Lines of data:
···

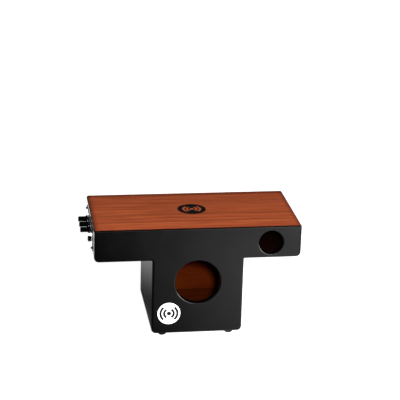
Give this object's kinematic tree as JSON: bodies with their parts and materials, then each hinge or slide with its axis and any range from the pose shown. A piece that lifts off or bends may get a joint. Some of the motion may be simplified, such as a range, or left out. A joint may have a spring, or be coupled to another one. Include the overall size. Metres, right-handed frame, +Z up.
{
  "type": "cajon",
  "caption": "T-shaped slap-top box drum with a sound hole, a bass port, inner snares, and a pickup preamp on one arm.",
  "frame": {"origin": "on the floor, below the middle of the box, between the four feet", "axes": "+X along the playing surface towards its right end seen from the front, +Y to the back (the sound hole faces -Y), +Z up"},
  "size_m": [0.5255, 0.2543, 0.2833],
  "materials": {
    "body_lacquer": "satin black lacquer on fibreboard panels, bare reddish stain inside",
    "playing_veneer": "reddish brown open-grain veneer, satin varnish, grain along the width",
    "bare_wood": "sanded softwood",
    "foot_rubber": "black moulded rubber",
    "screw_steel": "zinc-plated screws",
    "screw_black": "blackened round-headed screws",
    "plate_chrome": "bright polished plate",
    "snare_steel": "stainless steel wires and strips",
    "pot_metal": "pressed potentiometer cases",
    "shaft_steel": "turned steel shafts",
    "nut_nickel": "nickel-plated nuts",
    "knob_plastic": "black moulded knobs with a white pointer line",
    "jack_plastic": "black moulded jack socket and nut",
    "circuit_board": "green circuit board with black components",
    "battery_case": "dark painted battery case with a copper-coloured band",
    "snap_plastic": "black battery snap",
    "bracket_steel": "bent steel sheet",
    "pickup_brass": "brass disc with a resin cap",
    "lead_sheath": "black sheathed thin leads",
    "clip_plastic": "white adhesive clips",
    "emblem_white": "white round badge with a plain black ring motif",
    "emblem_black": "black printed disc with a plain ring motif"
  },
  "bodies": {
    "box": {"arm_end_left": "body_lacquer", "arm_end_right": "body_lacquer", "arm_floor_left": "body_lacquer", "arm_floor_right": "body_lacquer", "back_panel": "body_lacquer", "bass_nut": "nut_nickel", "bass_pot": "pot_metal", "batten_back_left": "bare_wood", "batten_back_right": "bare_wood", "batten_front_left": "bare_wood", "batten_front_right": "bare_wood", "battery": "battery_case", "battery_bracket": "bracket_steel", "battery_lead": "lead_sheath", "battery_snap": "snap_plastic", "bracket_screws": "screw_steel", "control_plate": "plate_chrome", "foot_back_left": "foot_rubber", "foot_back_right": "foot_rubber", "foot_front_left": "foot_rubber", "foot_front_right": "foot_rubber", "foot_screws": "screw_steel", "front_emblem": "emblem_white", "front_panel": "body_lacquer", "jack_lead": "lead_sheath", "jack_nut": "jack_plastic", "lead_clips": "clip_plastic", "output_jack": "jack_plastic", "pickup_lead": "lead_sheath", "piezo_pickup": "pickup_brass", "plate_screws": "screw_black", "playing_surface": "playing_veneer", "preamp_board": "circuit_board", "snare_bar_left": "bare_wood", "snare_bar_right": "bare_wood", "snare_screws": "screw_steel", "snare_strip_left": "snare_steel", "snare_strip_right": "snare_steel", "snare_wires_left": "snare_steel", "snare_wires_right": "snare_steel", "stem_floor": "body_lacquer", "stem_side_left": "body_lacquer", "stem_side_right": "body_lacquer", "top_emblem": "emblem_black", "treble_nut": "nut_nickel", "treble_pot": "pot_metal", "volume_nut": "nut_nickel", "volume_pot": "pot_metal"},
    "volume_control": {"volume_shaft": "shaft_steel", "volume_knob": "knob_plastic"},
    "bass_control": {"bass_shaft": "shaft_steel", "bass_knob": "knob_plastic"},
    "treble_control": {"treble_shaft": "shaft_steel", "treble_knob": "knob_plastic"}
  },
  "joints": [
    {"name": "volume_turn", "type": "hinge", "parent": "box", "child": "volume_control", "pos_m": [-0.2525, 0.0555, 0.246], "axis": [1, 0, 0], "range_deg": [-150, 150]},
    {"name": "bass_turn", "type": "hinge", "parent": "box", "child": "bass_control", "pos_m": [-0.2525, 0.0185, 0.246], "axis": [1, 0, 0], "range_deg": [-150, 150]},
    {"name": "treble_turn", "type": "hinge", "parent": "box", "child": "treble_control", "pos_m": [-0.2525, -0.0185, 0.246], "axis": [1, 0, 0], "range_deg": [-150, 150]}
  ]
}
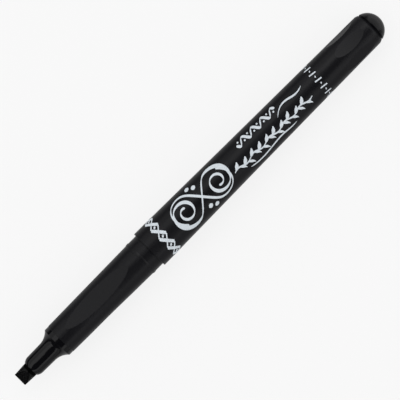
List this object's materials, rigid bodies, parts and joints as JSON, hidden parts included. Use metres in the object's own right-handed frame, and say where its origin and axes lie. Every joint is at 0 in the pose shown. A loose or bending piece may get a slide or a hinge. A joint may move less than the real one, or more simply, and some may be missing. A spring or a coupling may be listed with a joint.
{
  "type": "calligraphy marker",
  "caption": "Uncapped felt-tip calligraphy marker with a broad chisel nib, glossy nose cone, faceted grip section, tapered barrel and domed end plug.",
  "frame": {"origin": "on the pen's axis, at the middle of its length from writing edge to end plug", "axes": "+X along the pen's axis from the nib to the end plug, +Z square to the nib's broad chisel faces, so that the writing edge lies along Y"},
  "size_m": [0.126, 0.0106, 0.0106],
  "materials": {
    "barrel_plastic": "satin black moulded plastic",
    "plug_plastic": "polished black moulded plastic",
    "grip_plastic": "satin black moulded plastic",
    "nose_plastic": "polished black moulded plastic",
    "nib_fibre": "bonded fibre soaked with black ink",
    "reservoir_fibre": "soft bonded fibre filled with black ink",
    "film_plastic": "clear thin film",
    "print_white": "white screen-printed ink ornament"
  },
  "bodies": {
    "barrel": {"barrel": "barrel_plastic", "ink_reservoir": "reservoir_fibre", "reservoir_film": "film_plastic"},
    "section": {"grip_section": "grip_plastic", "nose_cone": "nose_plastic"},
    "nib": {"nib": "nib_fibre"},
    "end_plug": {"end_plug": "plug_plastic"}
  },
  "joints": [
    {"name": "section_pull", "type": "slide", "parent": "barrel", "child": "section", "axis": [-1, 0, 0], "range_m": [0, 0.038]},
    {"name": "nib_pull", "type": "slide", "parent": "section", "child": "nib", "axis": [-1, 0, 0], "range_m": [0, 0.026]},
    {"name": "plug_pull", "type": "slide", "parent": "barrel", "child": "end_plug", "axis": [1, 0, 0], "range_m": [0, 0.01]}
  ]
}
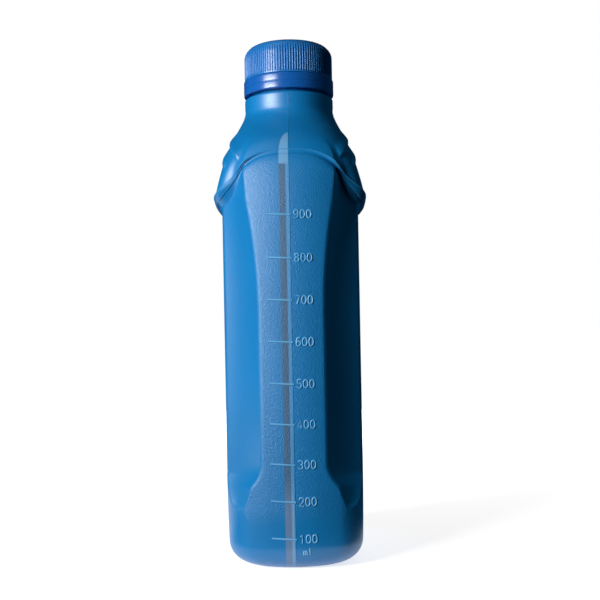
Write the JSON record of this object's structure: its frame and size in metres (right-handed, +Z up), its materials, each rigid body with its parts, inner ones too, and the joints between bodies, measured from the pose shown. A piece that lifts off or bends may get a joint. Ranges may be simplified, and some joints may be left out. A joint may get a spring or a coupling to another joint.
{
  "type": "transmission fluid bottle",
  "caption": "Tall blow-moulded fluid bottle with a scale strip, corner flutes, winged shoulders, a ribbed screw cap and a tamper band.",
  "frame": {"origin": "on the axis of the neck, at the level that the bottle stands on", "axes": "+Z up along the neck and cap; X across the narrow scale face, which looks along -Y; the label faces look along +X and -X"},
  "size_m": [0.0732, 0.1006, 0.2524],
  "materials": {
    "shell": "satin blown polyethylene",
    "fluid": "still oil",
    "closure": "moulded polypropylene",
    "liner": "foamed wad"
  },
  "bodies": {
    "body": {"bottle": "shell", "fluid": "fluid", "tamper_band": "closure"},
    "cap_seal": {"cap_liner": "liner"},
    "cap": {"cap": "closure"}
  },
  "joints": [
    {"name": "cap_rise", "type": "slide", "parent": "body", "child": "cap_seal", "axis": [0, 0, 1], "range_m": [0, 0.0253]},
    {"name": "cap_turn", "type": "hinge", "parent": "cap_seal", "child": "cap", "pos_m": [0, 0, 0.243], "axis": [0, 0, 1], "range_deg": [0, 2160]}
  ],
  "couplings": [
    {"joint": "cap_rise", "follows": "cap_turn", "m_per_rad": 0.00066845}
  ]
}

···

Give all the records again. Match them exactly.

:: PROBLEM SOLUTION ::
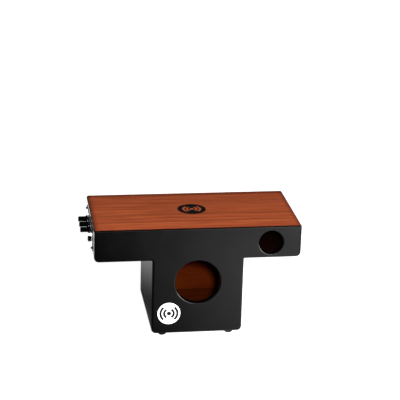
Give this object's kinematic tree as JSON: bodies with their parts and materials, then each hinge or slide with its axis and any range from the pose shown. A piece that lifts off or bends may get a joint. Some of the motion may be simplified, such as a range, or left out. A joint may have a spring, or be coupled to another one. Include the overall size. Metres, right-handed frame, +Z up.
{
  "type": "cajon",
  "caption": "T-shaped slap-top box drum with a sound hole, a bass port, inner snares, and a pickup preamp on one arm.",
  "frame": {"origin": "on the floor, below the middle of the box, between the four feet", "axes": "+X along the playing surface towards its right end seen from the front, +Y to the back (the sound hole faces -Y), +Z up"},
  "size_m": [0.5255, 0.2543, 0.2833],
  "materials": {
    "body_lacquer": "satin black lacquer on fibreboard panels, bare reddish stain inside",
    "playing_veneer": "reddish brown open-grain veneer, satin varnish, grain along the width",
    "bare_wood": "sanded softwood",
    "foot_rubber": "black moulded rubber",
    "screw_steel": "zinc-plated screws",
    "screw_black": "blackened round-headed screws",
    "plate_chrome": "bright polished plate",
    "snare_steel": "stainless steel wires and strips",
    "pot_metal": "pressed potentiometer cases",
    "shaft_steel": "turned steel shafts",
    "nut_nickel": "nickel-plated nuts",
    "knob_plastic": "black moulded knobs with a white pointer line",
    "jack_plastic": "black moulded jack socket and nut",
    "circuit_board": "green circuit board with black components",
    "battery_case": "dark painted battery case with a copper-coloured band",
    "snap_plastic": "black battery snap",
    "bracket_steel": "bent steel sheet",
    "pickup_brass": "brass disc with a resin cap",
    "lead_sheath": "black sheathed thin leads",
    "clip_plastic": "white adhesive clips",
    "emblem_white": "white round badge with a plain black ring motif",
    "emblem_black": "black printed disc with a plain ring motif"
  },
  "bodies": {
    "box": {"arm_end_left": "body_lacquer", "arm_end_right": "body_lacquer", "arm_floor_left": "body_lacquer", "arm_floor_right": "body_lacquer", "back_panel": "body_lacquer", "bass_nut": "nut_nickel", "bass_pot": "pot_metal", "batten_back_left": "bare_wood", "batten_back_right": "bare_wood", "batten_front_left": "bare_wood", "batten_front_right": "bare_wood", "battery": "battery_case", "battery_bracket": "bracket_steel", "battery_lead": "lead_sheath", "battery_snap": "snap_plastic", "bracket_screws": "screw_steel", "control_plate": "plate_chrome", "foot_back_left": "foot_rubber", "foot_back_right": "foot_rubber", "foot_front_left": "foot_rubber", "foot_front_right": "foot_rubber", "foot_screws": "screw_steel", "front_emblem": "emblem_white", "front_panel": "body_lacquer", "jack_lead": "lead_sheath", "jack_nut": "jack_plastic", "lead_clips": "clip_plastic", "output_jack": "jack_plastic", "pickup_lead": "lead_sheath", "piezo_pickup": "pickup_brass", "plate_screws": "screw_black", "playing_surface": "playing_veneer", "preamp_board": "circuit_board", "snare_bar_left": "bare_wood", "snare_bar_right": "bare_wood", "snare_screws": "screw_steel", "snare_strip_left": "snare_steel", "snare_strip_right": "snare_steel", "snare_wires_left": "snare_steel", "snare_wires_right": "snare_steel", "stem_floor": "body_lacquer", "stem_side_left": "body_lacquer", "stem_side_right": "body_lacquer", "top_emblem": "emblem_black", "treble_nut": "nut_nickel", "treble_pot": "pot_metal", "volume_nut": "nut_nickel", "volume_pot": "pot_metal"},
    "volume_control": {"volume_shaft": "shaft_steel", "volume_knob": "knob_plastic"},
    "bass_control": {"bass_shaft": "shaft_steel", "bass_knob": "knob_plastic"},
    "treble_control": {"treble_shaft": "shaft_steel", "treble_knob": "knob_plastic"}
  },
  "joints": [
    {"name": "volume_turn", "type": "hinge", "parent": "box", "child": "volume_control", "pos_m": [-0.2525, 0.0555, 0.246], "axis": [1, 0, 0], "range_deg": [-150, 150]},
    {"name": "bass_turn", "type": "hinge", "parent": "box", "child": "bass_control", "pos_m": [-0.2525, 0.0185, 0.246], "axis": [1, 0, 0], "range_deg": [-150, 150]},
    {"name": "treble_turn", "type": "hinge", "parent": "box", "child": "treble_control", "pos_m": [-0.2525, -0.0185, 0.246], "axis": [1, 0, 0], "range_deg": [-150, 150]}
  ]
}
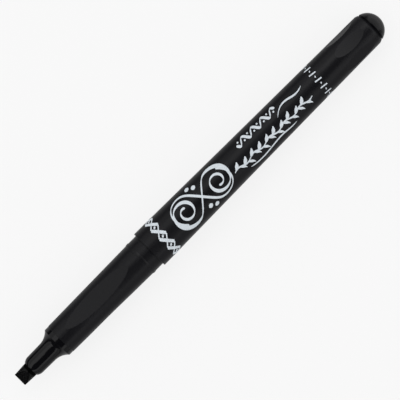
List this object's materials, rigid bodies, parts and joints as JSON, hidden parts included. Use metres in the object's own right-handed frame, and say where its origin and axes lie. Every joint is at 0 in the pose shown. A loose or bending piece may get a slide or a hinge. A joint may move less than the real one, or more simply, and some may be missing. A spring or a coupling may be listed with a joint.
{
  "type": "calligraphy marker",
  "caption": "Uncapped felt-tip calligraphy marker with a broad chisel nib, glossy nose cone, faceted grip section, tapered barrel and domed end plug.",
  "frame": {"origin": "on the pen's axis, at the middle of its length from writing edge to end plug", "axes": "+X along the pen's axis from the nib to the end plug, +Z square to the nib's broad chisel faces, so that the writing edge lies along Y"},
  "size_m": [0.126, 0.0106, 0.0106],
  "materials": {
    "barrel_plastic": "satin black moulded plastic",
    "plug_plastic": "polished black moulded plastic",
    "grip_plastic": "satin black moulded plastic",
    "nose_plastic": "polished black moulded plastic",
    "nib_fibre": "bonded fibre soaked with black ink",
    "reservoir_fibre": "soft bonded fibre filled with black ink",
    "film_plastic": "clear thin film",
    "print_white": "white screen-printed ink ornament"
  },
  "bodies": {
    "barrel": {"barrel": "barrel_plastic", "ink_reservoir": "reservoir_fibre", "reservoir_film": "film_plastic"},
    "section": {"grip_section": "grip_plastic", "nose_cone": "nose_plastic"},
    "nib": {"nib": "nib_fibre"},
    "end_plug": {"end_plug": "plug_plastic"}
  },
  "joints": [
    {"name": "section_pull", "type": "slide", "parent": "barrel", "child": "section", "axis": [-1, 0, 0], "range_m": [0, 0.038]},
    {"name": "nib_pull", "type": "slide", "parent": "section", "child": "nib", "axis": [-1, 0, 0], "range_m": [0, 0.026]},
    {"name": "plug_pull", "type": "slide", "parent": "barrel", "child": "end_plug", "axis": [1, 0, 0], "range_m": [0, 0.01]}
  ]
}
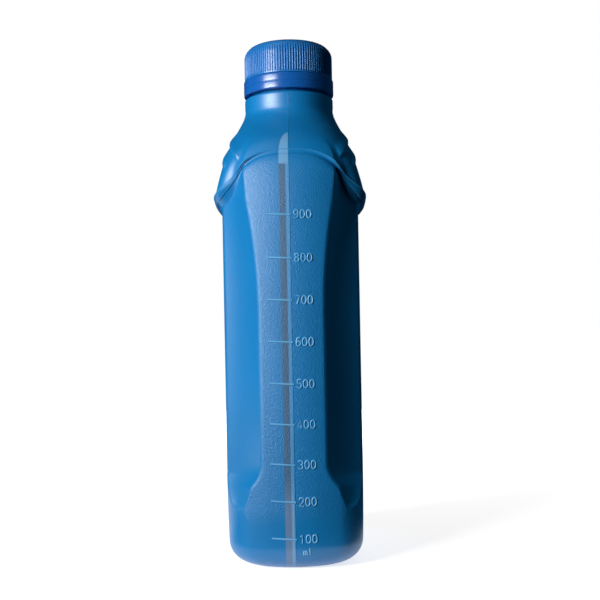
Write the JSON record of this object's structure: its frame and size in metres (right-handed, +Z up), its materials, each rigid body with its parts, inner ones too, and the joints between bodies, measured from the pose shown. A piece that lifts off or bends may get a joint. Ranges may be simplified, and some joints may be left out. A joint may get a spring or a coupling to another joint.
{
  "type": "transmission fluid bottle",
  "caption": "Tall blow-moulded fluid bottle with a scale strip, corner flutes, winged shoulders, a ribbed screw cap and a tamper band.",
  "frame": {"origin": "on the axis of the neck, at the level that the bottle stands on", "axes": "+Z up along the neck and cap; X across the narrow scale face, which looks along -Y; the label faces look along +X and -X"},
  "size_m": [0.0732, 0.1006, 0.2524],
  "materials": {
    "shell": "satin blown polyethylene",
    "fluid": "still oil",
    "closure": "moulded polypropylene",
    "liner": "foamed wad"
  },
  "bodies": {
    "body": {"bottle": "shell", "fluid": "fluid", "tamper_band": "closure"},
    "cap_seal": {"cap_liner": "liner"},
    "cap": {"cap": "closure"}
  },
  "joints": [
    {"name": "cap_rise", "type": "slide", "parent": "body", "child": "cap_seal", "axis": [0, 0, 1], "range_m": [0, 0.0253]},
    {"name": "cap_turn", "type": "hinge", "parent": "cap_seal", "child": "cap", "pos_m": [0, 0, 0.243], "axis": [0, 0, 1], "range_deg": [0, 2160]}
  ],
  "couplings": [
    {"joint": "cap_rise", "follows": "cap_turn", "m_per_rad": 0.00066845}
  ]
}